**EXERCISE DESCRIPTION:** Write out, word for word, the first line of the data below and every line after it through the one containing "MARGIN_Z - SEAT_DROP".

==== LISTING

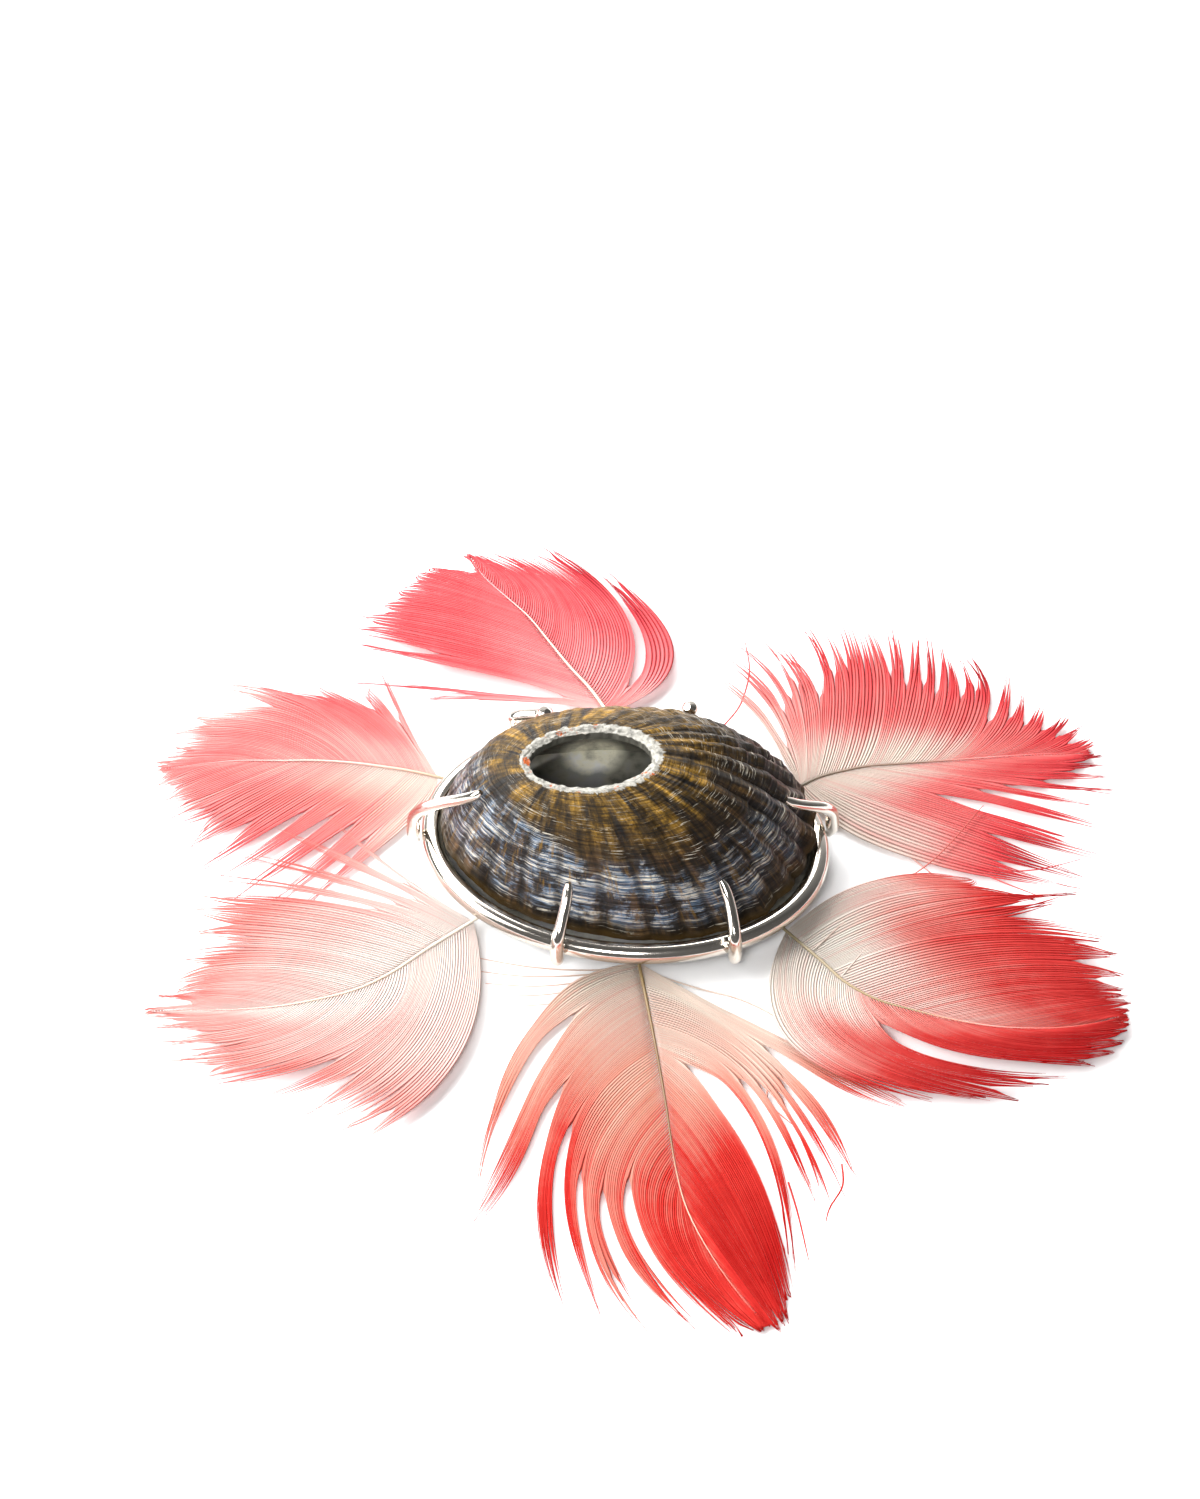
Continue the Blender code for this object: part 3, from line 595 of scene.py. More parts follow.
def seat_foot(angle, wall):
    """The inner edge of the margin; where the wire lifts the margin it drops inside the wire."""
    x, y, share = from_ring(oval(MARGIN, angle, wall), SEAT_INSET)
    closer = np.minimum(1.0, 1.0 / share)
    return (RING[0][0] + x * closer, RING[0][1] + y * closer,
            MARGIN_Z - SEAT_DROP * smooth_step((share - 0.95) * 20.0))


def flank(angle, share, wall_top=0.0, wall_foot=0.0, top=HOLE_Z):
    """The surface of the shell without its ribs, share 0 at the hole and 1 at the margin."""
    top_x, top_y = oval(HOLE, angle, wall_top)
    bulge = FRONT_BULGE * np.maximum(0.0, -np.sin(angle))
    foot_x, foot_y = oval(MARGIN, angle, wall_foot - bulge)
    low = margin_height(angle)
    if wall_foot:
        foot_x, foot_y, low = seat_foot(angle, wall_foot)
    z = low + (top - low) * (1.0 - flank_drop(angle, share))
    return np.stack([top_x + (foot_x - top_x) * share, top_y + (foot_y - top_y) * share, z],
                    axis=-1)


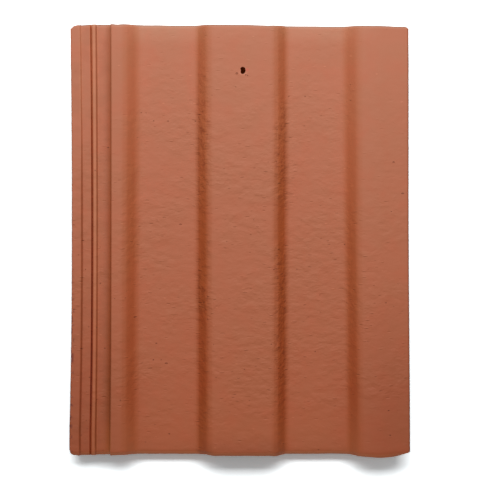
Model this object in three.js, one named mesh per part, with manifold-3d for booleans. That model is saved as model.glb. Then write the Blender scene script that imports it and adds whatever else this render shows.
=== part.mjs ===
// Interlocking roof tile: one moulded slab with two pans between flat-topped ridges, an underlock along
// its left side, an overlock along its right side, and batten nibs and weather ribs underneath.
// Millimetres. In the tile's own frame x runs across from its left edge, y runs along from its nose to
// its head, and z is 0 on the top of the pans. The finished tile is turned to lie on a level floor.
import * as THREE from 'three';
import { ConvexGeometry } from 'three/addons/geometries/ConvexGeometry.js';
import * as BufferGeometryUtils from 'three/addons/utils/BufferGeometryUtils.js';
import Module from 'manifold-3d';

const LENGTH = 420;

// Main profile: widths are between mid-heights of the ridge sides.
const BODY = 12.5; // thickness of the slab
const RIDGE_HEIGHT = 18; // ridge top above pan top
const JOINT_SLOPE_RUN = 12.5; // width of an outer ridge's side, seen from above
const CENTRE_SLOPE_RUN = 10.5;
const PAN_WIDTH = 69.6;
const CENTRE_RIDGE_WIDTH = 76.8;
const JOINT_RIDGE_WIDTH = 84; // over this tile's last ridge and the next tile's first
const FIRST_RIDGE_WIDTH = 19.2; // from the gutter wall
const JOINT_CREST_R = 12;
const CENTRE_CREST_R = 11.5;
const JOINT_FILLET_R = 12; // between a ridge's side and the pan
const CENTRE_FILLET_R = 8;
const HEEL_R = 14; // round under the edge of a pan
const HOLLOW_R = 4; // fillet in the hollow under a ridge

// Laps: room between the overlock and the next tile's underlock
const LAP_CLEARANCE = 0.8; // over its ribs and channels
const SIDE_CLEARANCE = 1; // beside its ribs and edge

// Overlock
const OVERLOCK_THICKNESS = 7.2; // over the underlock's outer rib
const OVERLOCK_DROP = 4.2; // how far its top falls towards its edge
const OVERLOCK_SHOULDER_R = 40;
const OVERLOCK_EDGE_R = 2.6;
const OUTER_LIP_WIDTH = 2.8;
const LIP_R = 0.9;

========

**CORRECT RESULT:**
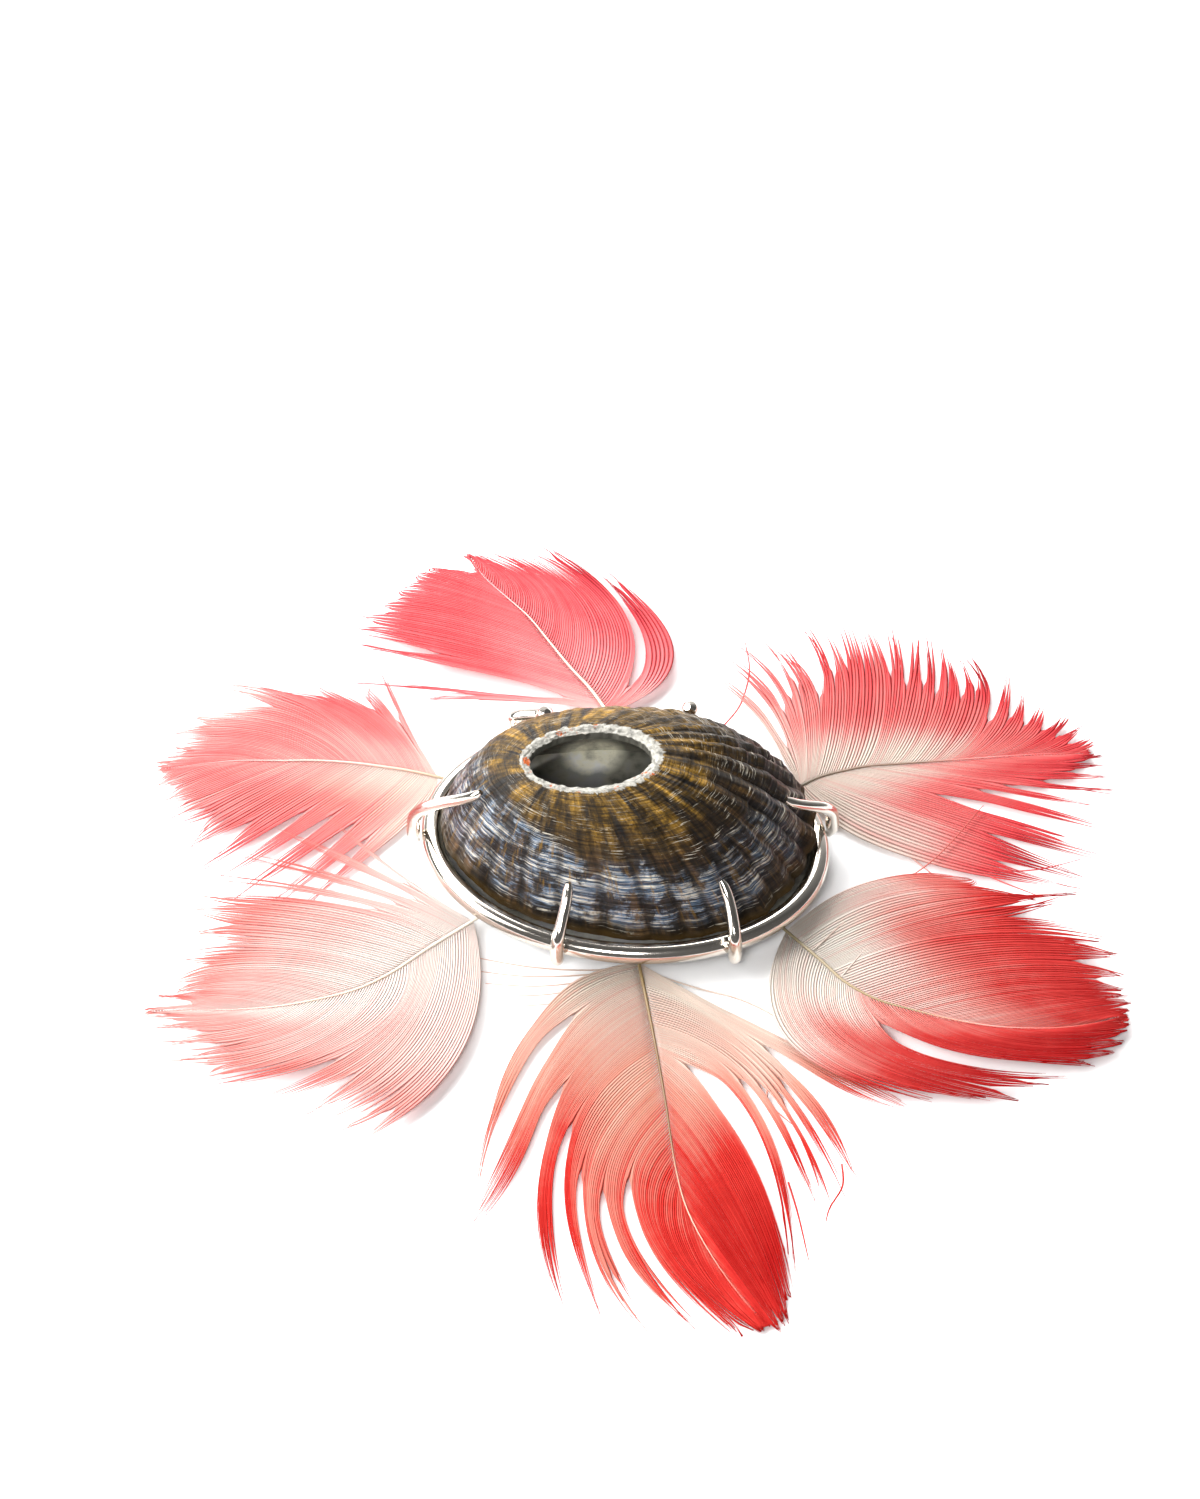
Continue the Blender code for this object: part 3, from line 595 of scene.py. More parts follow.
def seat_foot(angle, wall):
    """The inner edge of the margin; where the wire lifts the margin it drops inside the wire."""
    x, y, share = from_ring(oval(MARGIN, angle, wall), SEAT_INSET)
    closer = np.minimum(1.0, 1.0 / share)
    return (RING[0][0] + x * closer, RING[0][1] + y * closer,
            MARGIN_Z - SEAT_DROP * smooth_step((share - 0.95) * 20.0))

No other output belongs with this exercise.